Here's how I look at it....
There were three groups: 1. People supporting taking the statue down, 2. People against tearing the statue down, 3. Neo-nazis/white supremacists who were also against tearing the statue down.
There are good faith arguments to be made for keeping the statue up and there are good faith arguments for taking it down. When Trump said there are "really fine people on both sides", I believe he was saying just that - you aren't inherently bad for supporting tearing it down and you are inherently bad for supporting keeping it up. He then specifically signaled out the obvious racists and condemned them "totally". Again, I'm not supporting Trump, I'm supporting honesty and accuracy.
2. There were no people in C'ville who were merely against taking the statue down. That's the point you keep missing, probably intentionally. As another poster said, if you showed up because you were a big Robert E Lee stan, and then you found neo-Nazis chanting shit about Jews, you would leave. Staying would be a choice to stand side by side with neo-Nazis, which again as another poster pointed out, makes you at least Nazi-adjacent and thus not a very fine person.
3. Let me try to make the point for you using an example more sympathetic for you. Suppose an organization called Students For Hamas Ruling Palestine (SHRP) organizes a rally called Arabs Stand Together. You show up because you're against Israel ruling Palestine. What you find is a bunch of people talking about how they need to have more O7s, how they need to kill more Jews to achieve their ends. Wouldn't you leave? I would leave. I would never stand next to them. If I stayed, I would be complicit.
This wouldn't be true for much larger protests. There, the protest can and usually does take on a life of its own, superseding the organizers' intent (if they had one).
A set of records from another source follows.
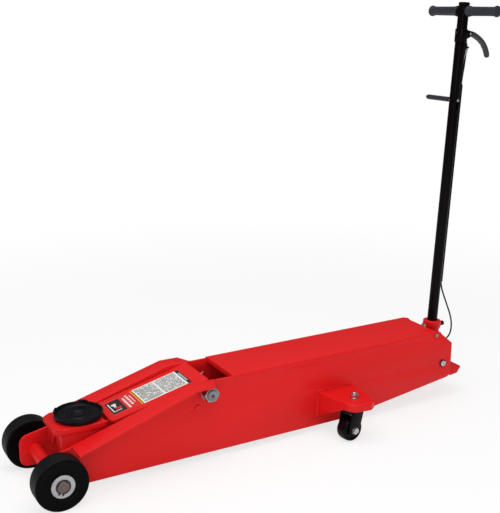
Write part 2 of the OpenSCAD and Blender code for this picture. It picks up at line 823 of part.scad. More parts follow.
module caster_fork() {
  top = fork_top_z - touch_gap;
  on_caster() {
    color(black) difference() {
      union() {
        translate([0, 0, top - fork_t]) cylinder(r = 30, h = fork_t);
        both_sides() slab(leg_in_y, leg_in_y + leg_t) polygon([
          [-26, top - fork_t + 1], [-caster_trail - 21, caster_r + 12],
          [-caster_trail - 20, caster_r - 8], [-caster_trail - 11, caster_r - 18],
          [-caster_trail + 11, caster_r - 18], [-caster_trail + 20, caster_r - 8],
          [-caster_trail + 24, caster_r + 12], [26, top - fork_t + 1]
        ]);
        translate([0, 0, top - fork_t - housing_len]) cylinder(r = housing_r, h = housing_len);
        both_sides() intersection() {
          translate([0, 0, top - fork_t - 14]) cylinder(r = 30, h = 15);
          translate([-30, leg_in_y, 0]) cube([60, leg_t, 200]);
        }
      }
      translate([0, 0, top - 20]) cylinder(r = stud_r + run_gap, h = 40);
      translate([0, 0, top - fork_t - 40]) cylinder(r = 15, h = 40);
      pin_y(-caster_trail, caster_r, caster_axle_r, -40, 40);
    }
    color(zinc) {
      pin_y(-caster_trail, caster_r, caster_axle_r, -leg_in_y - leg_t, leg_in_y + leg_t);
      both_sides() translate([-caster_trail, leg_in_y + leg_t, caster_r])
        rotate([-90, 0, 0]) hex(19, 7);
    }
  }
}

module caster_fork_left() { mirror([0, 1, 0]) caster_fork(); }

module caster_fork_right() { caster_fork(); }

module caster_wheel() {
  half = caster_w / 2;
  on_caster() color(black) translate([-caster_trail, 0, caster_r]) rotate([90, 0, 0])
    rotate_extrude() polygon([
      [caster_axle_r + run_gap, -half], [14, -half], [16, 4 - half],
      [caster_r - 9, 4 - half], [caster_r - 7, -half], [caster_r - 4, -half],
      [caster_r, 4 - half], [caster_r, half - 4], [caster_r - 4, half],
      [caster_r - 7, half], [caster_r - 9, half - 4], [16, half - 4], [14, half],
      [caster_axle_r + run_gap, half]
    ]);
}

module caster_wheel_left() { mirror([0, 1, 0]) caster_wheel(); }

module caster_wheel_right() { caster_wheel(); }

// ---- handle ----

socket_r = tube_r + 7;
socket_ring_r = tube_r + 13.5;

module handle_socket() {
  leg_in = 20;
  leg_out = 32;
  jack() color(red) difference() {
    union() {
      on_handle() {
        rotate_extrude() polygon([
          [0, socket_floor], [socket_r, socket_floor], [socket_r, socket_top - 36],
          [socket_ring_r, socket_top - 22], [socket_ring_r, socket_top - 2],
          [socket_ring_r - 2, socket_top], [0, socket_top]
        ]);
        translate([-20, -leg_out, socket_floor]) cube([40, 2 * leg_out, 24]);
      }
      both_sides() slab(leg_in, leg_out) {
        polygon([
          [hinge_x - 16, hinge_z + 10], [hinge_x - 3, hinge_z + 78], [hinge_x + 36, hinge_z + 76],
          [hinge_x + 20, hinge_z - 4]
        ]);
        bar([hinge_x, hinge_z], 19, [cam_x, cam_z], 10);
      }
    }
    on_handle() {
      translate([0, 0, tube_bottom]) cylinder(r = tube_r + run_gap, h = 200);
      translate([0, 0, 50]) cylinder(r = rod_r + 1, h = 60);
    }
    pin_y(hinge_x, hinge_z, hinge_r + run_gap, -50, 50);
    pin_y(cam_x, cam_z, 5, -50, 50);
    on_handle() pin_x(0, clamp_s, 5, -60, 60);
  }
}

clamp_s = 109;
rod_r = 4;

module clamp_bolt() {
  jack() on_handle() {
    color(zinc) difference() {
      pin_x(0, clamp_s, 5, -40, 42);
      translate([0, 0, tube_bottom]) cylinder(r = tube_r, h = 60);
    }
    color(black) pin_x(0, clamp_s, 8, 38, 50);
    color(zinc) translate([-40, 0, clamp_s]) rotate([0, 90, 0]) hex(15, 8);
  }
}

module handle_tube() {
  slot_half = 5;
  jack() color(black) on_handle() difference() {
    translate([0, 0, tube_bottom]) cylinder(r = tube_r, h = handle_len - tube_bottom);
    translate([0, 0, tube_bottom - 1]) cylinder(r = tube_r - tube_wall, h = handle_len);
    pin_y(0, t_bar_s, t_bar_d / 2, -20, 20);
    pin_x(0, clamp_s, 5.5, -20, 20);
    translate([-slot_half, -20, lock_s - lock_travel - 6])
      cube([2 * slot_half, 40, lock_travel + 12]);
  }
}

module cable_conduit() {
  conduit_r = 5;
  jack() color(black) on_handle() difference() {
    translate([conduit_x, 0, conduit_bottom])
      cylinder(r = conduit_r, h = conduit_top - conduit_bottom);
    translate([conduit_x, 0, conduit_bottom - 1])
      cylinder(r = cable_r + 0.3, h = conduit_top - conduit_bottom + 2);
  }
}

module t_bar() {
  jack() color(black) on_handle() difference() {
    pin_y(0, t_bar_s, t_bar_d / 2, -t_bar_w / 2 + 3, t_bar_w / 2 - 3);
    pin_y(0, t_bar_s, t_bar_d / 2 - 2.5, -t_bar_w, t_bar_w);
  }
}

module hand_grips() {
  end = t_bar_w / 2;
  bar_r = t_bar_d / 2;
  jack() color(black) on_handle() both_sides() translate([0, end, t_bar_s])
    rotate([90, 0, 0]) rotate_extrude() polygon([
      [0, 0], [grip_d / 2 + 1, 0], [grip_d / 2 + 2, 2], [grip_d / 2, 8],
      [grip_d / 2 - 2, 14], [grip_d / 2 - 2, grip_len - 10], [grip_d / 2 + 2, grip_len - 4],
      [grip_d / 2 + 2, grip_len], [bar_r, grip_len], [bar_r, 3], [0, 3]
    ]);
}

module tube_cap() {
  jack() color(black) on_handle() translate([0, 0, handle_len]) rotate_extrude() polygon([
    [0, -8], [tube_r - tube_wall, -8], [tube_r - tube_wall, 0], [tube_r + 1, 0],
    [tube_r + 1, 3], [tube_r - 2, 6], [0, 6]
  ]);
}

module cam_roller() {
  jack() color(steel) {
    pin_y(cam_x, cam_z, cam_r, -19, 19);
    pin_y(cam_x, cam_z, 5, -34, 34);
  }
}

ear_in = 11.5;
ear_t = 3;

module lever_bracket() {
  jack() color(black) on_handle() difference() {
    union() {
      translate([0, 0, lever_s - 28]) cylinder(r = tube_r + 3, h = 42);
      both_sides() slab(ear_in, ear_in + ear_t) polygon([
        [0, lever_s - 24], [lever_x, lever_s - 10], [lever_x + 9, lever_s - 2],
        [lever_x + 7, lever_s + 8], [lever_x - 4, lever_s + 10], [0, lever_s + 12]
      ]);
      translate([tube_r, -8, lever_s - 46]) cube([16, 16, 5]);
      translate([tube_r, -8, lever_s - 46]) cube([4, 16, 24]);
    }
    translate([0, 0, lever_s - 60]) cylinder(r = tube_r, h = 90);
    pin_y(lever_x, lever_s, 3, -20, 20);
    translate([adjuster_x, 0, lever_s - 60]) cylinder(r = 3, h = 30);
  }
}

adjuster_x = tube_r + 10;

module cable_adjuster() {
  jack() on_handle() {
    color(zinc) difference() {
      translate([adjuster_x, 0, 0]) {
        translate([0, 0, lever_s - 60]) cylinder(r = 5, h = 14);
        translate([0, 0, lever_s - 46]) cylinder(r = 3, h = 12);
      }
      translate([adjuster_x, 0, lever_s - 61]) cylinder(r = 1.5, h = 40);
    }
    color(black) cable_tube([
      [adjuster_x, lever_s - 60], [adjuster_x, lever_s - 78], [adjuster_x - 1, lever_s - 100],
      [adjuster_x - 4, conduit_top + 32], [conduit_x, conduit_top + 12],
      [conduit_x, conduit_top]
    ]);
  }
}

// Round cable through points in the plane of the handle
module cable_tube(points) {
  sweep([for (p = points) [p[0], 0, p[1]]], cable_r, 8);
}

// Tube swept along a list of points that stay near the plane of the handle
module sweep(route, r, sides) {
  last = len(route) - 1;
  tangents = [for (i = [0:last])
    let (d = route[min(i + 1, last)] - route[max(i - 1, 0)]) d / norm(d)];
  rings = [for (i = [0:last])
    let (t = tangents[i], u0 = cross([0, 1, 0], t), u = u0 / norm(u0), v = cross(t, u))
      for (k = [0:sides - 1]) route[i] + r * (cos(360 * k / sides) * u + sin(360 * k / sides) * v)];
  side_faces = [for (i = [0:last - 1]) for (k = [0:sides - 1])
    let (n = (k + 1) % sides) [i * sides + k, (i + 1) * sides + k, (i + 1) * sides + n,
                               i * sides + n]];
  first_cap = [for (k = [0:sides - 1]) k];
  last_cap = [for (k = [0:sides - 1]) last * sides + sides - 1 - k];
  polyhedron(rings, concat([first_cap], side_faces, [last_cap]));
}

module squeeze_lever() {
  half_w = 11;
  jack() on_handle() {
    color("#3a3a3d") difference() {
      slab(-half_w, half_w) polygon(concat(
        arc(lever_x, lever_s, lever_hub, 200, 60, 8),
        [[lever_x + 26, lever_s + 5], [lever_x + 56, lever_s - 6],
         [tip_x - 16, lever_s - 26]],
        arc(tip_x, lever_s - tip_drop, tip_r, 40, -140, 8),
        [[tip_x - 26, lever_s - 34], [lever_x + 48, lever_s - 20],
         [lever_x + 26, lever_s - 9], [lever_x + 12, lever_s - 12]]
      ));
      pin_y(lever_x, lever_s, 3 + run_gap, -20, 20);
    }
  }
}

module lock_lever() {
  jack() color(zinc) on_handle() {
    difference() {
      translate([0, 0, lock_s - 9]) cylinder(r = 8, h = 18);
      pin_y(0, lock_s, 4.5, -20, 20);
    }
    pin_y(0, lock_s, 4.5, -tube_r - 1, lock_reach - 6);
  }
}

module lock_grip() {
  jack() color(black) on_handle() difference() {
    pin_y(0, lock_s, 8, 28, lock_reach);
    pin_y(0, lock_s, 4.5, 20, lock_reach - 6);
  }
}

module lock_rod() {
  jack() color(zinc) on_handle()
    translate([0, 0, socket_floor + 2]) cylinder(r = rod_r, h = lock_s - 9 - socket_floor - 2);
}

module release_lever() {
  jack() color(zinc) difference() {
    slab(valve_y, valve_y + 6) {
      bar([lever_pin_x, lever_pin_z], 8, [lever_pin_x, lever_pin_z + 26], 6);
      bar([lever_pin_x, lever_pin_z], 8, [lever_pin_x, lever_pin_z - 24], 5.5);
    }
    pin_y(lever_pin_x, lever_pin_z, 3 + run_gap, valve_y - 5, valve_y + 10);
    pin_y(lever_pin_x, lever_pin_z + 26, 2, valve_y - 5, valve_y + 10);
  }
}

module release_cable() {
  jack() translate([hinge_x, 0, 0]) color(black) sweep(cable_route, cable_r, 8);
}

module return_springs() {
  spring_y = link_out_y - 4;
  jack() color(steel) both_sides() difference() {
    pin_x(spring_y, crank_z, 9, crank_x + crank_pin_r + 0.5,
          spring_stub_x - spring_stub_r - 0.5);
    pin_x(spring_y, crank_z, 6, crank_x, spring_stub_x);
  }
}

side_plate_left();
side_plate_right();
top_cover();
belly_plate();
cross_ties();
front_axle();
wheel_retainers();
arm_pivot_shaft();
pivot_fasteners();
link_anchor_pins();
cover_screws();
handle_pivot_bolt();
caster_bracket_left();
caster_bracket_right();
caster_studs();
pump_block();
cylinder_tube();
reservoir_shell();
release_valve();
lock_quadrant();
cable_anchor();
arm_cheeks();
arm_top_plate();
arm_cross_tubes();
crank_pin();
head_pin();
arm_bushes();
grease_nipple();
arm_label();
saddle_bracket();
link_front_pin();
saddle();
levelling_links();
ram_yoke();
ram_rod();
pump_plunger();
pump_spring();
front_wheel_left();
front_wheel_right();
caster_fork_left();
caster_fork_right();
caster_wheel_left();
caster_wheel_right();
handle_socket();
clamp_bolt();
handle_tube();
cable_conduit();
t_bar();
hand_grips();
tube_cap();
cam_roller();
lever_bracket();
cable_adjuster();
squeeze_lever();
lock_lever();
lock_grip();
lock_rod();
release_lever();
release_cable();
return_springs();
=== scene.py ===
import bpy, bmesh, math
from mathutils import Matrix, Vector


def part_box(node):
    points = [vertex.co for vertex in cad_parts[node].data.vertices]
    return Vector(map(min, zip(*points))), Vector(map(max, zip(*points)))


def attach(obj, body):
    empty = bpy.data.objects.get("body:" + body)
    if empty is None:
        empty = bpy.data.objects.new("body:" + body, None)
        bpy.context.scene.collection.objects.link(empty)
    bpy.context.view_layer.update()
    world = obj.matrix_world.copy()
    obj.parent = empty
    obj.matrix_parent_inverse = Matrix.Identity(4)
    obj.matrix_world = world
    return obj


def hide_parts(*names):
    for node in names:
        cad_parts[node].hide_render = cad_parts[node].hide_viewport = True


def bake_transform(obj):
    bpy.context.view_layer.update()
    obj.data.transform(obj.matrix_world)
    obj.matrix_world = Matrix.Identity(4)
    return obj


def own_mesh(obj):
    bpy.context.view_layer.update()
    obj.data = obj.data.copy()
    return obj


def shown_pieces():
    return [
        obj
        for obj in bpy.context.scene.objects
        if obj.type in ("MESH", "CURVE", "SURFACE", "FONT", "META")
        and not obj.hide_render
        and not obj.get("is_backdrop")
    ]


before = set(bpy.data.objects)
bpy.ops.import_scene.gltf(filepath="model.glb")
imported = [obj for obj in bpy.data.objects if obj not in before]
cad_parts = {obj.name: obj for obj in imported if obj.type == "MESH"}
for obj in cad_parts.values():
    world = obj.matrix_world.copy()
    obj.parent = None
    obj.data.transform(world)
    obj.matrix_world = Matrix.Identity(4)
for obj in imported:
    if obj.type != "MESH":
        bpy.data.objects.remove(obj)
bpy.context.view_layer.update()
scene = bpy.context.scene
scene.view_settings.view_transform = "Standard"
print("frame loaded:", len(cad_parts), "nodes")

# the jack's own frame: millimetres, stations from the front axle
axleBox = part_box("front_axle")
handleSeat = {"x": 1375.3, "z": 134.0, "lean": 3.45}  # foot of the leaning handle
casterSeat = {"x": 932.0, "y": 180.0, "yaw": 8.0, "trail": 18.0}
sides = ((-1, "Left"), (1, "Right"))
plateFace = 88.0  # outer face of both side plates


def moved(x, y, z):
    return Matrix.Translation((x, y, z))


def spun(degrees, axis):
    return Matrix.Rotation(math.radians(degrees), 4, axis)


def around(radius, degrees):  # a spot on a ring
    return radius * math.cos(math.radians(degrees)), radius * math.sin(math.radians(degrees))


jackFrame = moved((axleBox[0].x + axleBox[1].x) / 2, 0, 0) @ Matrix.Scale(0.001, 4)
handleFrame = jackFrame @ moved(handleSeat["x"], 0, handleSeat["z"]) @ spun(handleSeat["lean"], "Y")
acrossFrame = jackFrame @ Matrix(((0, 0, 1, 0), (1, 0, 0, 0), (0, 1, 0, 0), (0, 0, 0, 1)))  # outlines in y and z
uprightFrame = jackFrame @ spun(90, "X")  # outlines in x and z


def onJack(x, y, z):
    return jackFrame @ Vector((x, y, z))


def onHandle(x, y, s):
    return handleFrame @ Vector((x, y, s))


def casterFrame(side):
    return jackFrame @ moved(casterSeat["x"], side * casterSeat["y"], 0) @ spun(-side * casterSeat["yaw"], "Z")


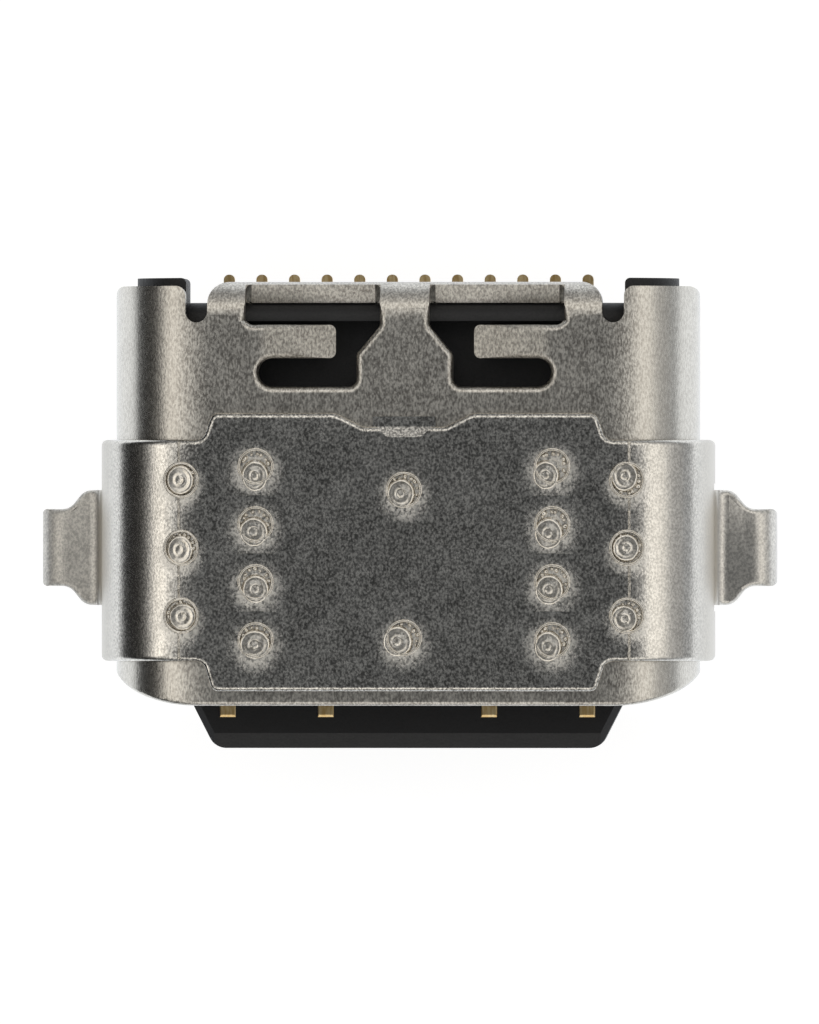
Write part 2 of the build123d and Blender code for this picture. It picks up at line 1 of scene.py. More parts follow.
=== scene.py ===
import logging
import math
import random
from collections.abc import Callable
from dataclasses import dataclass, field
from enum import Enum

import bpy
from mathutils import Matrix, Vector


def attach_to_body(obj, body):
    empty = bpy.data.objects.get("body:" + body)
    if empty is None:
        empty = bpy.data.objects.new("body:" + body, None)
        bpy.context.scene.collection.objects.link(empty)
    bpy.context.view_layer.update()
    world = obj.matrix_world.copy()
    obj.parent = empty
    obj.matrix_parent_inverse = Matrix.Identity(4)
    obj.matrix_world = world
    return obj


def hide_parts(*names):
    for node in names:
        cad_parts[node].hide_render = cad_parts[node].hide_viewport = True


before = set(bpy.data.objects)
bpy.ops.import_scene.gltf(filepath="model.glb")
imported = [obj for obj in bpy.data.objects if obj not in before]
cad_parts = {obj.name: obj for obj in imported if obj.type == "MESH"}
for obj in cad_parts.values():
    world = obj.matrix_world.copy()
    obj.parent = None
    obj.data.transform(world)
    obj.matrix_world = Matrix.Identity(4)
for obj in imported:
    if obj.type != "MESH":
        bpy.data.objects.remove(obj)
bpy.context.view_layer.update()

logging.basicConfig(level=logging.INFO, format="%(name)s: %(message)s")
log = logging.getLogger("charging_port")

MM = 0.001
Pair = tuple[float, float]
Socket = bpy.types.NodeSocket
Tree = bpy.types.NodeTree


class Slot(Enum):
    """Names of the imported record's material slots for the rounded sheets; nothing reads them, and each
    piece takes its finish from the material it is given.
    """

    SHELL = "nickel_inner_shell"
    COVER = "nickel_cover"
    PLASTIC = "black_lcp"


def mm(*values: float) -> Vector:
    """Turn millimetres into a vector in metres.

    Args:
        values: Two or three lengths in millimetres.

    Returns:
        The same lengths in metres.
    """
    return Vector([value * MM for value in values])


def metres(ends_mm: Pair, sign: float = 1.0) -> Pair:
    """Turn both ends of a range from millimetres into metres.

    Args:
        ends_mm: The two ends, in millimetres.
        sign: One, or minus one to mirror the range.

    Returns:
        The two ends in metres.
    """
    return (sign * ends_mm[0] * MM, sign * ends_mm[1] * MM)


def colour(hex_code: str) -> tuple[float, float, float, float]:
    """Turn an sRGB hex code into the linear colour that a shader socket takes.

    Args:
        hex_code: Six hex digits, such as "c8b49a".

    Returns:
        Linear red, green, blue and an alpha of one.
    """
    channels = []
    for start in (0, 2, 4):
        value = int(hex_code[start:start + 2], 16) / 255
        channels.append(value / 12.92 if value <= 0.04045 else ((value + 0.055) / 1.055) ** 2.4)
    return (channels[0], channels[1], channels[2], 1.0)


def add_node(
    tree: Tree,
    kind: str,
    settings: dict[str, object] | None = None,
    inputs: dict[str | int, object] | None = None,
) -> bpy.types.Node:
    """Add one shader node, set its options, and fill or link its inputs.

    Args:
        tree: Node tree that the node goes into.
        kind: Blender's type name of the node.
        settings: Option names and their values.
        inputs: Socket names or numbers, each with a value or with the output socket that feeds it.

    Returns:
        The new node.
    """
    node = tree.nodes.new(kind)
    for name, value in (settings or {}).items():
        setattr(node, name, value)
    for name, value in (inputs or {}).items():
        if isinstance(value, Socket):
            tree.links.new(value, node.inputs[name])
        else:
            node.inputs[name].default_value = value
    return node


def set_ramp(node: bpy.types.Node, stops: list[tuple[float, tuple[float, float, float, float]]]) -> None:
    """Give a colour ramp its stops.

    Args:
        node: The colour ramp node.
        stops: Position and linear colour of each stop, from low to high.
    """
    elements = node.color_ramp.elements
    while len(elements) > 1:
        elements.remove(elements[-1])
    elements[0].position, elements[0].color = stops[0]
    for position, value in stops[1:]:
        elements.new(position).color = value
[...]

Farrakhan organized the Million Man March, but the majority of the people who attended were not NOI nor even NOI sympathizers. Mostly they were black men who were attracted to the non-ideological part of the rally's appeal -- think of them as analogous to the pure hearted Robert E Lee stans you posit. Glenn Beck organized a bunch of Tea Party events and then a big rally for weirdos on the mall. While Beck himself is a racist (or at least cosplays one as his media personality), it's not necessarily the case that everyone at the rally was. You could attend the rally without really thinking about Beck.
But for events like C'Ville or the Hamas example I posted, it's not a question. If you're there, you're not a fine person.